POLISH GUY, who looked like a young Michael Caine replete with horn rimed glasses ie ready to party like it's 1962: "we gave 8 votes to Estonia [or something], 10 to Finland, and ..."

[Slight pause ... you just know he's going to do something outrageous, like, say, award 12 votes to Poland. Haw haw! You can't actually give votes to yourself, of course, which is what makes it all so delicious.]

POLISH DUDE: " ... 12 points to Poland!"

[Another slight pause, just to let it all sink in. Ha ha, who would have thought?]

POLISH DUDE: "No, not really we awarded 12 points to [drowned out]"

HOST CHICK: [in alarmed tone] "You can't do that!"

[Another pause, presumably due to a hefty time lag, where each is trying to work out what the other has said]

WOGAN: "He was joking!"

And so on and such forth. With such hilarity ensuing on a minutely basis you'd be mad to miss it next year.

Tuesday, May 09, 2006

 

The Things You Remember That You Tried So Hard to Forget

It seems strange to think of it now, but that thing in your life that's so big right now ... be it a TV show, style of clothing, cool expression, whatever ... chances are, one day it'll be not only gone, but completely forgotten. Just like Lucy Lawless.

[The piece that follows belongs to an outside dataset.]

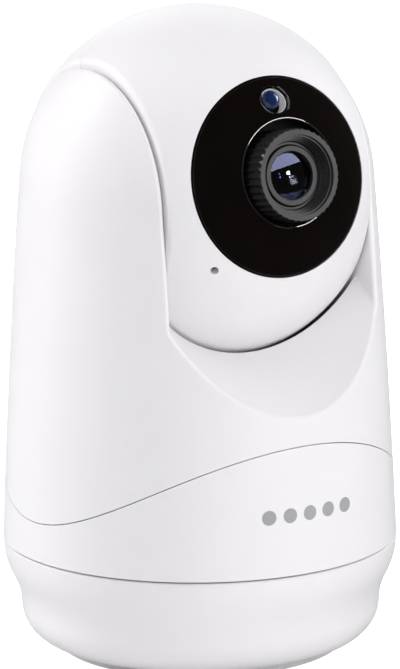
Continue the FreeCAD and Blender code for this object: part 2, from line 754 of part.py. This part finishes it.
def lens_holder():
    front = sensor_board_front
    holder = box(-8, 8, -front - 4, -front, -8, 8)
    holder = holder.fuse(rod(8.0, V(0, -front - 3.5, 0), -Y, focus_back - front - 4.3))
    holder = holder.cut(box(-5.5, 5.5, -front - 2.5, -front, -5.5, 5.5))
    return in_head(holder.cut(rod(barrel_radius + running_gap, V(0, -front - 2, 0), -Y, 40)).removeSplitter())


def infrared_board():
    thickness = infrared_board_front - infrared_board_back
    return in_head(tube(16.8, 9.0, V(0, -infrared_board_back, 0), -Y, thickness))


def infrared_leds():
    leds = []
    for angle in (-60, -20, 20, 160, 200, 240):
        spot = polar(13.0, angle)
        start = V(spot.x, -infrared_board_front, spot.y)
        dome = Part.makeSphere(1.4, start + V(0, -1.3, 0))
        leds.append(in_head(rod(1.4, start, -Y, 1.3).fuse(dome).removeSplitter().common(
            rod(2.0, start, -Y, 4))))
    return as_group(leds)


def sensor_way():
    return V(0, -math.cos(math.radians(sensor_angle)), math.sin(math.radians(sensor_angle)))


def sensor_bezel():
    ring = tube(sensor_radius, sensor_radius - 0.4, sensor_way() * face_back_radius(), sensor_way(), 4)
    return in_head(ring.common(Part.makeSphere(head_radius)))


def light_sensor():
    foot = V(0, -infrared_board_front, bulb_height)
    flange = rod(bulb_radius + 0.3, foot, -Y, 0.8)
    stem = rod(bulb_radius, foot, -Y, bulb_centre - infrared_board_front)
    dome = Part.makeSphere(bulb_radius, V(0, -bulb_centre, bulb_height), -Y)
    return in_head(flange.fuse(stem).fuse(dome).removeSplitter())


def microphone_way():
    return V(microphone_spot).normalize()


def microphone_at(distance):
    return microphone_way() * distance


def microphone():
    return in_head(rod(2.0, microphone_at(31.2), microphone_way(), 1.5))


def camera_lead():
    route = [V(-11.9, 0, 0), V(0, 0, 0), V(0, -sensor_board_back + 0.1, 0)]
    return in_head(cable(route, 0.9, 4.0))


# ---- lens ----
def focus_ring():
    steps, cone_foot = 4, (6.4, barrel_front + 0.2)
    outline = [
        (barrel_radius, focus_back), (focus_radius, focus_back), (focus_radius, focus_front - 0.3),
        (focus_radius - 0.3, focus_front), (focus_land, focus_front),
    ]
    for step in range(steps):
        radius = focus_land - 0.4 - (focus_land - 0.4 - cone_foot[0]) * step / steps
        depth = focus_front - focus_step - (focus_front - focus_step - cone_foot[1]) * step / steps
        outline += [(outline[-1][0], depth), (radius, depth)]
    outline += [cone_foot, (barrel_radius, cone_foot[1])]
    ring = lathe_points([V(radius, -along, 0) for radius, along in outline], Y)
    groove = rod(knurl_radius, V(focus_radius + knurl_radius - knurl_depth, -focus_back + 1, 0),
                 -Y, focus_front - focus_back + 2)
    grooves = []
    for count in range(knurls):
        copy = groove.copy()
        copy.rotate(ORIGIN, Y, 360.0 * count / knurls)
        grooves.append(copy)
    return in_head(ring.cut(as_group(grooves)))


def lens_barrel():
    bore = rear_lens_radius + 0.05
    barrel = tube(barrel_radius, bore, V(0, -barrel_back, 0), -Y, barrel_front - barrel_back)
    seat = rod(front_lens_radius + 0.05, V(0, -barrel_front + 2.6, 0), -Y, 10)
    return in_head(barrel.cut(seat))


def retaining_ring():
    front = barrel_front + retaining_height
    outline = [
        (retaining_inner, barrel_front), (retaining_outer, barrel_front),
        (retaining_outer, front - 0.2), (retaining_outer - 0.2, front),
        (retaining_inner + 0.15, front), (retaining_inner, front - 0.3),
    ]
    return in_head(lathe_points([V(radius, -along, 0) for radius, along in outline], Y))


def lens_element(radius, back, edge_front, crown):
    """Glass disc with a flat back and a domed front."""
    rim = V(radius, -edge_front, 0)
    top = V(0, -edge_front - crown, 0)
    bulge = (radius ** 2 + crown ** 2) / (2 * crown)
    half = math.asin(radius / bulge) / 2
    middle = V(bulge * math.sin(half), -(edge_front + crown - bulge + bulge * math.cos(half)), 0)
    edges = [
        Part.makeLine(V(0, -back, 0), V(radius, -back, 0)), Part.makeLine(V(radius, -back, 0), rim),
        Part.Arc(rim, middle, top).toShape(), Part.makeLine(top, V(0, -back, 0)),
    ]
    return in_head(lathe(edges, Y))


def front_lens():
    return lens_element(front_lens_radius, barrel_front - 2.5, barrel_front - 0.1, 0.9)


def rear_lens():
    return lens_element(rear_lens_radius, 22.0, 24.0, 0.8)


PARTS = {
    "rubber_foot_ring": rubber_foot_ring, "base_plate": base_plate, "base_shell": base_shell,
    "tripod_insert": tripod_insert, "base_screws": base_screws, "pan_shaft": pan_shaft,
    "pan_gear": pan_gear, "thrust_washer": thrust_washer, "shaft_clip": shaft_clip,
    "power_board": power_board, "power_socket": power_socket, "pan_cable": pan_cable,
    "lower_skirt": lower_skirt, "upper_shell": upper_shell, "turntable": turntable,
    "turret_screws": turret_screws, "pan_motor": pan_motor, "pan_motor_shaft": pan_motor_shaft,
    "pan_pinion": pan_pinion, "main_board": main_board, "board_chips": board_chips,
    "cable_socket": cable_socket, "speaker": speaker, "reset_switch": reset_switch,
    "reset_button": reset_button, "wifi_antenna": wifi_antenna,
    "left_axle": lambda: axle(-1), "right_axle": lambda: axle(1), "axle_nuts": axle_nuts,
    "tilt_gear": tilt_gear, "head_cable": head_cable,
    "head_front_shell": head_front_shell, "head_rear_shell": head_rear_shell,
    "face_panel": face_panel, "head_screws": head_screws,
    "left_bush": lambda: bush(-1), "right_bush": lambda: bush(1),
    "tilt_motor": tilt_motor, "tilt_motor_shaft": tilt_motor_shaft, "tilt_pinion": tilt_pinion,
    "tilt_bracket": tilt_bracket, "tilt_screws": tilt_screws, "camera_bracket": camera_bracket,
    "sensor_board": sensor_board, "image_sensor": image_sensor, "lens_holder": lens_holder,
    "infrared_board": infrared_board, "infrared_leds": infrared_leds,
    "sensor_bezel": sensor_bezel, "light_sensor": light_sensor, "microphone": microphone,
    "camera_lead": camera_lead, "focus_ring": focus_ring, "lens_barrel": lens_barrel,
    "retaining_ring": retaining_ring, "front_lens": front_lens, "rear_lens": rear_lens,
}

os.makedirs("parts", exist_ok=True)
for name, make in PARTS.items():
    shape = make()
    solids = [solid for solid in shape.Solids if solid.Volume > 1e-3]
    print(name, "solids", len(solids), "valid", shape.isValid(), "volume %.1f" % shape.Volume)
    shape = solids[0] if len(solids) == 1 else Part.makeCompound(solids)
    shape.exportStep("parts/" + name + ".step")
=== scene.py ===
import json
import math

import bpy
from mathutils import Matrix, Vector

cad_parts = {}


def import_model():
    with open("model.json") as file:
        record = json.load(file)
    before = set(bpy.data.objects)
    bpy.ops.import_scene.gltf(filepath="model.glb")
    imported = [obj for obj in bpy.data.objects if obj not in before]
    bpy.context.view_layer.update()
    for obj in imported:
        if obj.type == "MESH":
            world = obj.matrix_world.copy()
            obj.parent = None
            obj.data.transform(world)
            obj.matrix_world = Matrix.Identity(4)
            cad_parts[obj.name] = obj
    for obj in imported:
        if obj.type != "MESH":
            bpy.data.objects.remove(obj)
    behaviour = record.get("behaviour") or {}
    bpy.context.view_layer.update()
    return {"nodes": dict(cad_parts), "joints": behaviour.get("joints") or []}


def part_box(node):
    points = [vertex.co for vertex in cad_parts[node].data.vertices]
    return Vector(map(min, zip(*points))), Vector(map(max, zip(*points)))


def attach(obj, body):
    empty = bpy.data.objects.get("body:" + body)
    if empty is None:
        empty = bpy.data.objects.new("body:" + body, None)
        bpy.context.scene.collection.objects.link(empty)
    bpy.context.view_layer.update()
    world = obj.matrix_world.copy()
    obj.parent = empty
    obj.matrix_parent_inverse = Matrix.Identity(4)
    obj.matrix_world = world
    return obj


# Baby monitor camera in a white studio. Lengths are in metres, +Z is up, the front faces -Y.

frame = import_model()

nodes = frame["nodes"]
scene = bpy.context.scene
scene.view_settings.view_transform = "Standard"
MM = 0.001


# ---- material helpers ----
def new_material(name):
    """An empty node material with its output and a Principled shader."""
    material = bpy.data.materials.new(name)
    material.use_nodes = True
    tree = material.node_tree
    tree.nodes.clear()
    output = tree.nodes.new("ShaderNodeOutputMaterial")
    shader = tree.nodes.new("ShaderNodeBsdfPrincipled")
    tree.links.new(shader.outputs["BSDF"], output.inputs["Surface"])
    return material, tree, shader


def noise(tree, size, detail=2.0, roughness=0.5):
    """Noise in the object's own space with features of about the given size."""
    place = tree.nodes.new("ShaderNodeTexCoord")
    texture = tree.nodes.new("ShaderNodeTexNoise")
    texture.inputs["Scale"].default_value = 1 / size
    texture.inputs["Detail"].default_value = detail
    texture.inputs["Roughness"].default_value = roughness
    tree.links.new(place.outputs["Object"], texture.inputs["Vector"])
    return texture.outputs["Fac"]


def spread(tree, value, low, high):
    """Maps the middle of a 0 to 1 pattern to the range from low to high."""
    ranged = tree.nodes.new("ShaderNodeMapRange")
    ranged.inputs["From Min"].default_value = 0.3
    ranged.inputs["From Max"].default_value = 0.7
    ranged.inputs["To Min"].default_value = low
    ranged.inputs["To Max"].default_value = high
    tree.links.new(value, ranged.inputs["Value"])
    return ranged.outputs["Result"]


def two_tones(tree, value, first, second):
    """Mixes two colours by a 0 to 1 value."""
    mix = tree.nodes.new("ShaderNodeMix")
    mix.data_type = "RGBA"
    mix.inputs["A"].default_value = (*first, 1)
    mix.inputs["B"].default_value = (*second, 1)
    tree.links.new(value, mix.inputs["Factor"])
    return mix.outputs["Result"]


def bump(tree, shader, height, depth):
    """Relief of the given depth in metres from a height pattern."""
    node = tree.nodes.new("ShaderNodeBump")
    node.inputs["Distance"].default_value = depth
    tree.links.new(height, node.inputs["Height"])
    tree.links.new(node.outputs["Normal"], shader.inputs["Normal"])


def moulded(name, light, dark, rough, grain, grain_depth, specular=0.5, patch=0.012):
    """Moulded plastic: slow drift in tone and gloss, and a fine grain."""
    material, tree, shader = new_material(name)
    drift = spread(tree, noise(tree, patch), 0, 1)
    tree.links.new(two_tones(tree, drift, dark, light), shader.inputs["Base Color"])
    tree.links.new(spread(tree, noise(tree, patch / 3), *rough), shader.inputs["Roughness"])
    shader.inputs["Specular IOR Level"].default_value = specular
    bump(tree, shader, noise(tree, grain, 3.0), grain_depth)
    return material


def metal(name, light, dark, rough, grain, grain_depth):
    """The moulded finish with a metal's colour and reflections."""
    material = moulded(name, light, dark, rough, grain, grain_depth)
    material.node_tree.nodes["Principled BSDF"].inputs["Metallic"].default_value = 1.0
    return material


def glass(name, tint, rough, ior, dust=0.004):
    """Clear polished plastic or glass with the faintest dust."""
    material, tree, shader = new_material(name)
    cloud = spread(tree, noise(tree, dust), 0, 1)
    paler = tuple(min(1.0, part * 1.04) for part in tint)
    tree.links.new(two_tones(tree, cloud, tint, paler), shader.inputs["Base Color"])
    tree.links.new(spread(tree, noise(tree, dust / 2), *rough), shader.inputs["Roughness"])
    shader.inputs["Transmission Weight"].default_value = 1.0
    shader.inputs["IOR"].default_value = ior
    return material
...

So imagine my surprise (go on! Imagine!) when the other day I found myself recalling the horror that was 'Sex/Life'. 'Sex/Life' was an Australian TV phenomenon in the early 90's, and since so many Aus TV shows are ripped off from somewhere else I'm guessing it was reasonably popular in other countries too. (I could google it and see, but typing "sex/life" into Google is like looking up "Smith" in the phone book.)

For those who can't remember or never knew, it consisted of about 20 minutes of people talking about aromatherapy and the like, constantly looking at their watch, when finally - FINALLY - they would cut to the chase and say something like "premature ejaculation is a problem experienced by many men. So here's 10 minutes of footage of some Swedish models having it off" followed by footage of the same.

The show was incredibly popular for a while, and then thud, or splat, or whatever ... gone without a trace. And were it not for some freaky synapse malfunction, I'm pretty sure I would have never thought of it again.

In hindsight, it seems bizarre that it was ever made in the first place. However, it did serve to demonstrate that no matter how popular a show, it can vanish suddenly, never to be heard of again.

I take solace from this every time I see an ad for Big Brother.

Saturday, May 06, 2006

 

eBay is Great!

I have to say, eBay is truly wonderful. My collection of ill-fitting Tottenham Hotspur jerseys is growing apace, and this is really not something I could have done before eBay. Or not as easily anyway; I probably would have had to buy some slightly poorly fitting shirts at a shop and then get a tailor to add 10 inches to the arms or reduce the chest width to that of a small child's etc. Anyway, I'm very happy, and I say two thumbs up to eBay. (One thumb 2 mm in diameter; the other 3 metres long).

Ah hell; it's my own fault for not studying the fine print that says stuff like "SHIRT SIZE XXXXXXL".

I also scored a new copy of "Song for the Deaf" for $9. Bargain! It's great; it's the aural equivalent of someone driving a semi-trailer into your living room and applying a defribrillator to your buttocks. Probably.